JOB: Reproduce the lines below from the one that contains "for node in" through the end, inclusive, and add nothing.

DATA TO USE:
● ● ● ●
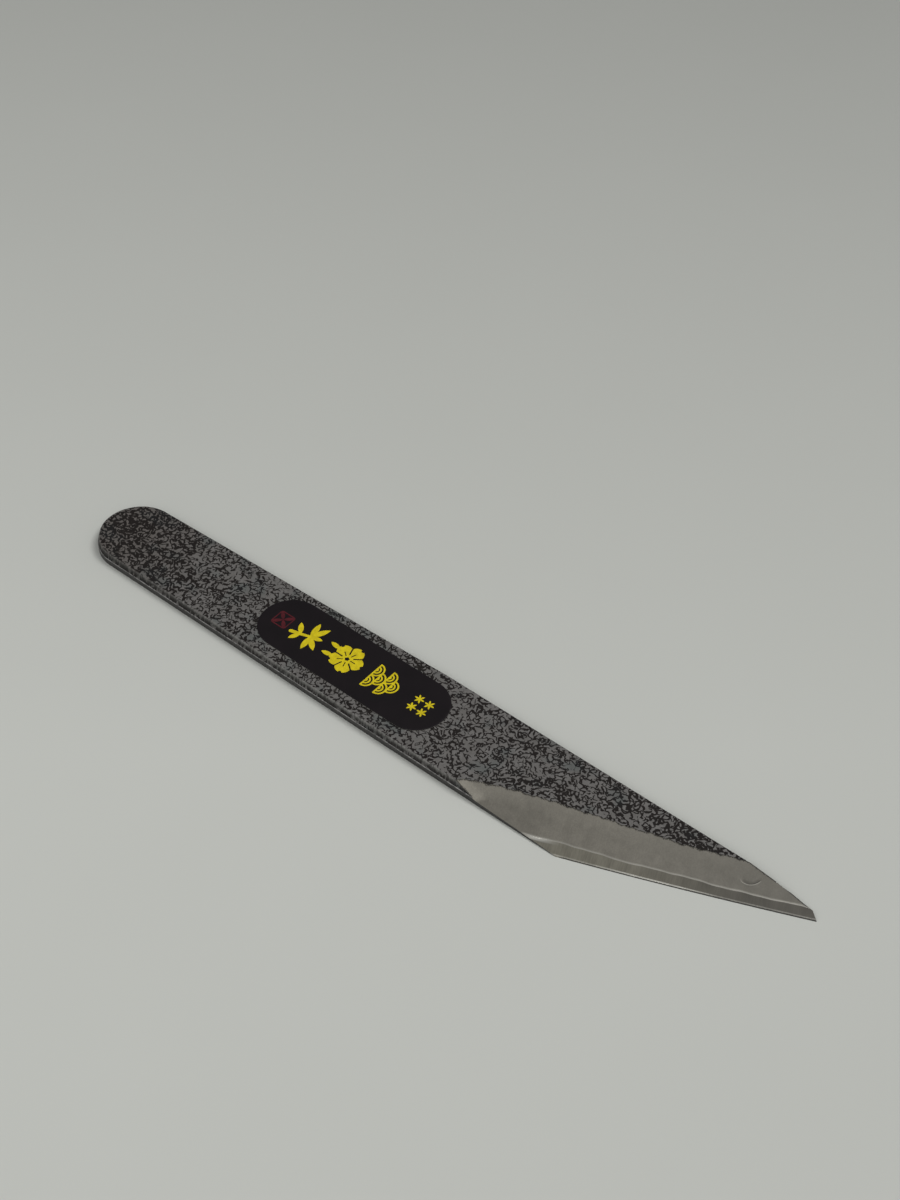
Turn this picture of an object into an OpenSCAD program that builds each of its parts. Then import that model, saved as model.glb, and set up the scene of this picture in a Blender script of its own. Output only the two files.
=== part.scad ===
// One-piece carving knife with a single ground bevel, lying on its back.
// The bar runs along X from the round butt to the point, the cutting edge
// faces -Y, the spine faces +Y and the flat back lies on the plane z = 0.

/* [Bar] */
// Overall length from the butt to the point
overall_l = 180; // [176:1:184]
// Width of the bar at and past the neck
bar_w = 21; // [20.8:0.1:21.4]
// Full thickness from the back to the front
bar_t = 3; // [2.8:0.1:3.3]
// Radius of the round butt
butt_r = 9.05; // [8.8:0.05:9.2]
// How far the butt stands in from the heel's side
butt_step = 0.45; // [0.3:0.05:0.6]
// Where the bar reaches its full width, from the middle of the length
neck_x = -1; // [-10:1:10]
// Width of the slope between the front and the side
arris_w = 0.45; // [0.3:0.05:0.6]
// Height of that slope
arris_h = 1.5; // [1.2:0.1:1.6]

/* [Blade] */
// Distance of the heel corner from the middle of the length
heel_x = 43; // [41:0.5:45]
// Distance of the point below the spine
point_drop = 1.7; // [1.5:0.1:1.9]
// Length of the snub between the spine and the point
snub_l = 1.8; // [1.6:0.1:2]
// How far the cutting edge swells past a straight line
belly_d = 0.3; // [0.2:0.05:0.4]
// Width of the ground bevel at the heel
bevel_w = 10.3; // [10.1:0.1:10.5]
// How much the bevel narrows for each millimetre towards the point
bevel_narrowing = 0.083; // [0.08:0.001:0.086]
// Share of the bevel's width taken by the honed strip of hard steel
strip_share = 0.29; // [0.27:0.01:0.31]
// Thickness of the hard steel under the iron
steel_t = 0.72; // [0.68:0.01:0.76]
// Thickness left along the cutting edge
edge_t = 0.1; // [0.09:0.01:0.12]
// Depth of the hollow ground in the back of the blade
back_hollow = 0.12; // [0.08:0.01:0.16]

/* [Finish] */
// Thickness of the mottled coat
coat_t = 0.08; // [0.07:0.01:0.1]
// Where the coat on the back ends, from the middle of the length
back_coat_x = 14; // [5:1:18]

/* [Label] */
// Length of the label
label_l = 49.2; // [48:0.2:50]
// Width of the label
label_w = 14.4; // [13:0.2:15]
// Distance of the label's middle from the middle of the length
label_x = -18.5; // [-21:0.5:-16]
// Distance of the label's middle from the middle of the width
label_y = 0.25; // [-0.25:0.05:0.5]
// Thickness of the glue under the label
glue_t = 0.04; // [0.03:0.01:0.06]
// Thickness of the label's film
film_t = 0.09; // [0.08:0.01:0.12]
// Thickness of the printed ink
ink_t = 0.03; // [0.03:0.01:0.04]

/* [Hidden] */
$fn = 64;

over = 1;                                 // how far a cutter reaches past what it cuts
far = overall_l;                          // a length past every face
edge_y = -bar_w / 2;
spine_y = bar_w / 2;
butt = [butt_r - overall_l / 2, edge_y + butt_r + butt_step];
heel = [heel_x, edge_y];
point = [overall_l / 2, spine_y - point_drop];
snub = point + [-snub_l, 1.3];            // corner between the spine and the snub
brow = [snub.x - 8, spine_y];             // where the spine starts to fall to the snub

// The bar spreads from the butt to the neck along two lines that touch the butt's arc.
function lean(end) = let (d = end - butt)
    abs(atan2(d.y, d.x)) - asin(butt_r / norm(d));
function on_butt(angle) = butt + butt_r * [cos(angle), sin(angle)];
spine_neck = [neck_x, spine_y];
edge_neck = [neck_x, edge_y];
spine_angle = 90 + lean(spine_neck);
edge_angle = 270 - lean(edge_neck);

// The cutting edge: s runs along its chord from the heel, edge_in points into the blade.
chord = point - heel;
chord_l = norm(chord);
edge_dir = chord / chord_l;
edge_in = [-edge_dir.y, edge_dir.x];
function clip(x) = min(1, max(0, x));
function smooth(x) = let (t = clip(x)) t * t * (3 - 2 * t);
function swell(s) = let (t = clip(s / chord_l)) 4 * belly_d * t * (1 - t);
function edge_at(s) = heel + s * edge_dir - swell(s) * edge_in;

// ---- the bar

// Corners of the outline, which run counterclockwise from the spine end of the butt's arc.
arc_steps = 32;
edge_steps = 12;
butt_arc = [for (i = [0 : arc_steps])
    on_butt(spine_angle + (edge_angle - spine_angle) * i / arc_steps)];
cutting_edge = [for (i = [1 : edge_steps - 1]) edge_at(chord_l * i / edge_steps)];
outline = concat(butt_arc, [edge_neck, heel], cutting_edge, [point, snub, brow, spine_neck]);

// The outline with every side moved in by d.
function inward(a, b) = let (run = (b - a) / norm(b - a)) [-run.y, run.x];
function drawn_in(d) = let (n = len(outline)) [for (i = [0 : n - 1]) let (
    before = inward(outline[(i + n - 1) % n], outline[i]),
    after = inward(outline[i], outline[(i + 1) % n]))
    outline[i] + d * (before + after) / (1 + before * after)];

// A slab between two heights, with the outline drawn in by its own amount at each.
module loft(low, low_inset, high, high_inset) {
    n = len(outline);
    low_points = [for (p = drawn_in(low_inset)) [p.x, p.y, low]];
    high_points = [for (p = drawn_in(high_inset)) [p.x, p.y, high]];
    low_face = [for (i = [0 : n - 1]) i];
    high_face = [for (i = [2 * n - 1 : -1 : n]) i];
    sides = [for (i = [0 : n - 1]) let (j = (i + 1) % n) [i, i + n, j + n, j]];
    polyhedron(concat(low_points, high_points), concat([low_face, high_face], sides));
}

// The upper part of the bar, where the arris slopes in; inset draws it all in further.
arris_foot = bar_t - arris_h;
function arris_inset(z) = arris_w * (z - arris_foot) / arris_h;
module arrised(low, high, inset = 0) {
    loft(low, inset + arris_inset(low), high, inset + arris_inset(high));
}

// ---- the ground bevel

bevel_w_max = 11.1;                       // the bevel is no wider than this behind the heel
hollow_slope = 0.85;                      // how steeply the hollow leaves the strip
neck_hollow = 0.33;                       // extra depth of the hollow near the neck
neck_s = [-18, -2];                       // the extra depth fades out between these places
least_slope = 0.4;                        // the hollow always rises at least this fast
plunge_s = [-23.1, -15.3];                // the grind runs out between these places
strip_rise = steel_t / bar_t;
edge_rise = edge_t / bar_t;

function bevel_width(s) = min(bevel_w - bevel_narrowing * s, bevel_w_max);

// Heights below are shares of bar_t, and u is a share of the bevel's width from the edge.
function hollow(u) = let (
    rest = 1 - strip_share,
    curve = ((1 - strip_rise) / rest - hollow_slope) / rest,
    v = u - strip_share)
    strip_rise + v * (hollow_slope + curve * v);
function neck_depth(s, u) =
    neck_hollow * smooth((neck_s[1] - s) / (neck_s[1] - neck_s[0]))
    * 4 * (u - strip_share) * (1 - u) / pow(1 - strip_share, 2);
function bevel_rise(s, u) =
    u < strip_share ? edge_rise + (strip_rise - edge_rise) * u / strip_share
    : u > 1 ? u
    : max(hollow(u) - neck_depth(s, u), strip_rise + least_slope * (u - strip_share));
function plunge_rise(s) = (plunge_s[1] - s) / (plunge_s[1] - plunge_s[0]);
function bevel_point(s, u) = let (p = edge_at(s) + u * bevel_width(s) * edge_in)
    [p.x, p.y, bar_t * max(bevel_rise(s, u), plunge_rise(s))];

// Everything above the bevel: a grid of points along and across it, closed by a lid.
module above_bevel() {
    along = concat([for (s = [plunge_s[0] - 1 : plunge_s[1] - 0.5]) s],
                   [for (s = [plunge_s[1] : 3 : 0]) s],
                   [for (s = [4 : 8 : chord_l + 2]) s]);
    across = concat([-0.2, 0, strip_share], [for (u = [0.4 : 0.1 : 1.1]) u]);
    ns = len(along);
    nu = len(across);
    n = ns * nu;
    floor_points = [for (s = along) for (u = across) bevel_point(s, u)];
    lid_points = [for (p = floor_points) [p.x, p.y, bar_t * 1.5]];
    rim = concat([for (j = [0 : nu - 1]) j],
                 [for (i = [1 : ns - 1]) i * nu + nu - 1],
                 [for (j = [nu - 2 : -1 : 0]) (ns - 1) * nu + j],
                 [for (i = [ns - 2 : -1 : 1]) i * nu]);
    floor_faces = [for (i = [0 : ns - 2]) for (j = [0 : nu - 2]) let (a = i * nu + j)
        each [[a, a + nu + 1, a + 1], [a, a + nu, a + nu + 1]]];
    lid_faces = [for (f = floor_faces) [f[0] + n, f[2] + n, f[1] + n]];
    wall_faces = [for (k = [0 : len(rim) - 1]) let (a = rim[k], b = rim[(k + 1) % len(rim)])
        each [[a, b, b + n], [a, b + n, a + n]]];
    polyhedron(concat(floor_points, lid_points),
               concat(floor_faces, lid_faces, wall_faces), convexity = 4);
}

// ---- the metal and its coat

module iron_body() {
    color("dimgray") difference() {
        union() {
            loft(steel_t, 0, arris_foot, 0);
            arrised(arris_foot, bar_t - coat_t, coat_t);
        }
        above_bevel();
    }
}

// The shallow hollow in the back of the blade, kept clear of every side.
module back_hollow_cut() {
    rim = 2.6;
    translate([0, 0, -over]) linear_extrude(over + back_hollow) intersection() {
        translate([heel.x - 20, -far / 2]) square(far);
        offset(delta = -rim) polygon(outline);
    }
}

module back_coat_shape() {
    linear_extrude(coat_t) intersection() {
        polygon(outline);
        translate([back_coat_x - far, -far / 2]) square(far);
    }
}

module hard_steel_layer() {
    color("silver") difference() {
        linear_extrude(steel_t) polygon(outline);
        above_bevel();
        back_hollow_cut();
        back_coat_shape();
    }
}

module front_coat() {
    color("darkslategray") difference() {
        arrised(arris_foot, bar_t);
        arrised(arris_foot - over, bar_t - coat_t, coat_t);
        above_bevel();
    }
}

module back_coat() {
    color("darkslategray") back_coat_shape();
}

// ---- the label

module label_sheet(low, thickness) {
    half = (label_l - label_w) / 2;
    translate([label_x, label_y, low]) linear_extrude(thickness) {
        square([2 * half, label_w], center = true);
        for (end = [-half, half]) translate([end, 0]) circle(label_w / 2);
    }
}

module label_glue() {
    color("lightgray") label_sheet(bar_t, glue_t);
}

module label_film() {
    color("black") label_sheet(bar_t + glue_t, film_t);
}

// Ink on the film; at is the motif's middle, from the label's.
module ink(at) {
    translate([label_x + at.x, label_y + at.y, bar_t + glue_t + film_t])
        linear_extrude(ink_t) children();
}

// A pointed leaf between two equal arcs, from its stalk at the given place.
module leaf(at, angle, length, width) {
    r = (pow(length, 2) + pow(width, 2)) / (4 * width);
    translate(at) rotate(angle) intersection_for(side = [-1, 1])
        translate([length / 2, side * (r - width / 2)]) circle(r);
}

module stroke(a, b, width) {
    run = b - a;
    translate(a) rotate(atan2(run.y, run.x)) {
        translate([0, -width / 2]) square([norm(run), width]);
        circle(width / 2);
        translate([norm(run), 0]) circle(width / 2);
    }
}

module label_bamboo() {
    foot = [-3.4, -1.5];
    joint = [-1.2, -0.9];
    crown = [1, -0.2];
    color("gold") ink([-12.8, 0.1]) {
        stroke(foot, joint, 0.85);
        stroke(joint, crown, 0.7);
        leaf(crown, 62, 4.6, 1.4);
        leaf(crown, 100, 4.2, 1.3);
        leaf(crown, 15, 2.9, 1.1);
        leaf(crown, -40, 4, 1.3);
        leaf(crown, -80, 3.9, 1.3);
        leaf(joint, 128, 3.3, 1.2);
        leaf(joint, -118, 2.8, 1.1);
    }
}

module label_blossom() {
    petal_r = 1.75;
    petal_out = 2.2;
    color("gold") ink([-1.6, 0.1]) {
        difference() {
            for (a = [0 : 72 : 288]) rotate(a) translate([petal_out, 0]) circle(petal_r);
            for (a = [0 : 72 : 288]) rotate(a) {
                translate([petal_out + petal_r, 0]) circle(0.4);
                rotate(36) translate([1.3, -0.16]) square([petal_out * 2, 0.32]);
                translate([0.9, -0.11]) square([1.3, 0.22]);
            }
        }
        leaf([-3, 1.2], 172, 2.8, 1.1);
        leaf([-3, -1.2], 188, 2.8, 1.1);
    }
}

// One crest of the wave pattern: two half rings and a half disc on a base line.
module crest(r) {
    line = 0.36;
    difference() {
        intersection() {
            circle(r);
            translate([0, -r]) square([r, 2 * r]);
        }
        circle(r - line);
    }
    difference() {
        intersection() {
            circle(r * 0.6);
            translate([0, -r]) square([r, 2 * r]);
        }
        circle(r * 0.6 - line);
    }
    intersection() {
        circle(r * 0.25);
        translate([0, -r]) square([r, 2 * r]);
    }
    translate([-line / 2, -r]) square([line, 2 * r]);
}

module label_waves() {
    r = 1.85;
    color("gold") ink([8.6, 0.05]) for (row = [0 : 3])
        for (y = row % 2 == 0 ? [-r + 0.1, r - 0.1] : [0])
            translate([(row - 2) * (r - 0.1), y]) crest(r);
}

module label_stars() {
    pitch = 2.6;
    color("gold") ink([18.5, 0]) for (x = [-0.5, 0.5], y = [-0.5, 0.5])
        for (a = [0 : 60 : 300])
            leaf([x * pitch, y * pitch], a, 1.2, 0.42);
}

module round_square(side, r) {
    square([side, side - 2 * r], center = true);
    square([side - 2 * r, side], center = true);
    for (x = [-1, 1], y = [-1, 1])
        translate([x, y] * (side / 2 - r)) circle(r);
}

module label_seal() {
    side = 4;
    line = 0.28;
    color("brown") ink([-19.6, -0.1]) {
        difference() {
            round_square(side, 0.6);
            round_square(side - 2 * line, 0.6 - line);
        }
        for (a = [45 : 90 : 315]) leaf([0, 0], a, side * 0.65, 0.9);
    }
}

iron_body();
hard_steel_layer();
front_coat();
back_coat();
label_glue();
label_film();
label_bamboo();
label_blossom();
label_waves();
label_stars();
label_seal();
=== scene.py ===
"""The looks of a one-piece, single-bevel carving knife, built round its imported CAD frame.

The knife lies on its back: +X runs from the round butt to the point, the edge faces -Y and the
front faces +Z. Shapes below are worked out in millimetres and made in metres.
"""

import math

import bmesh
import bpy
import numpy as np
from mathutils import Matrix, Vector
from mathutils.geometry import delaunay_2d_cdt
from mathutils.kdtree import KDTree


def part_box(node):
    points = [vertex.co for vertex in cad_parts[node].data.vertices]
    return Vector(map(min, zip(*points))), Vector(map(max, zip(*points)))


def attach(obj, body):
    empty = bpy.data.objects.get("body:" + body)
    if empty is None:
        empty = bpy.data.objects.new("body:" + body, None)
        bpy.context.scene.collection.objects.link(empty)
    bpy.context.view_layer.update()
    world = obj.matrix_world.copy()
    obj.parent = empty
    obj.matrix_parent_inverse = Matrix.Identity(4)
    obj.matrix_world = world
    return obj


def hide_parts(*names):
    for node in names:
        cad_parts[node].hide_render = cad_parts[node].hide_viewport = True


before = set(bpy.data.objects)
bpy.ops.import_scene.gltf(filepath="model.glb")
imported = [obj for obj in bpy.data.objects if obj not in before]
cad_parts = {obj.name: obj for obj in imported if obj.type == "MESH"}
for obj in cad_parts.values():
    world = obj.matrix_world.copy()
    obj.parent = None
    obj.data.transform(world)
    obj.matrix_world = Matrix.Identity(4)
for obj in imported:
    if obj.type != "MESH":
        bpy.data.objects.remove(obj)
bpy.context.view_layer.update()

MM = 0.001


# ---------------------------------------------------------------- sizes read from the frame

def box_mm(node):
    low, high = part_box(node)
    return np.array(low) / MM, np.array(high) / MM


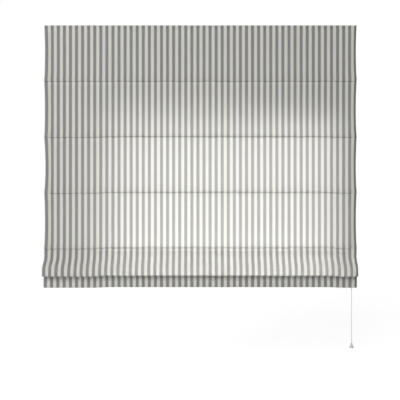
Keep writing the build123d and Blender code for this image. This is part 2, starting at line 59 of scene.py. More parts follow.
● ● ● ●
FINISHED EXERCISE:
    for node in names:
        cad_parts[node].hide_render = cad_parts[node].hide_viewport = True


before = set(bpy.data.objects)
bpy.ops.import_scene.gltf(filepath="model.glb")
imported = [obj for obj in bpy.data.objects if obj not in before]
cad_parts = {obj.name: obj for obj in imported if obj.type == "MESH"}
for obj in cad_parts.values():
    world = obj.matrix_world.copy()
    obj.parent = None
    obj.data.transform(world)
    obj.matrix_world = Matrix.Identity(4)
for obj in imported:
    if obj.type != "MESH":
        bpy.data.objects.remove(obj)
bpy.context.view_layer.update()

MM = 0.001


# ---------------------------------------------------------------- sizes read from the frame

def box_mm(node):
    low, high = part_box(node)
    return np.array(low) / MM, np.array(high) / MM


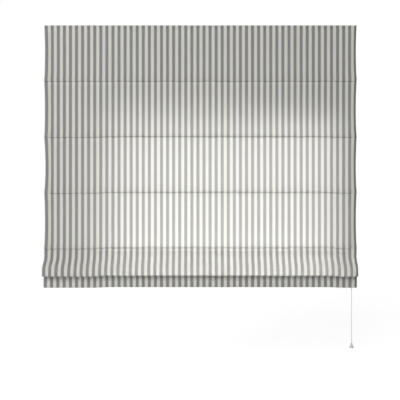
Keep writing the build123d and Blender code for this image. This is part 2, starting at line 59 of scene.py. More parts follow.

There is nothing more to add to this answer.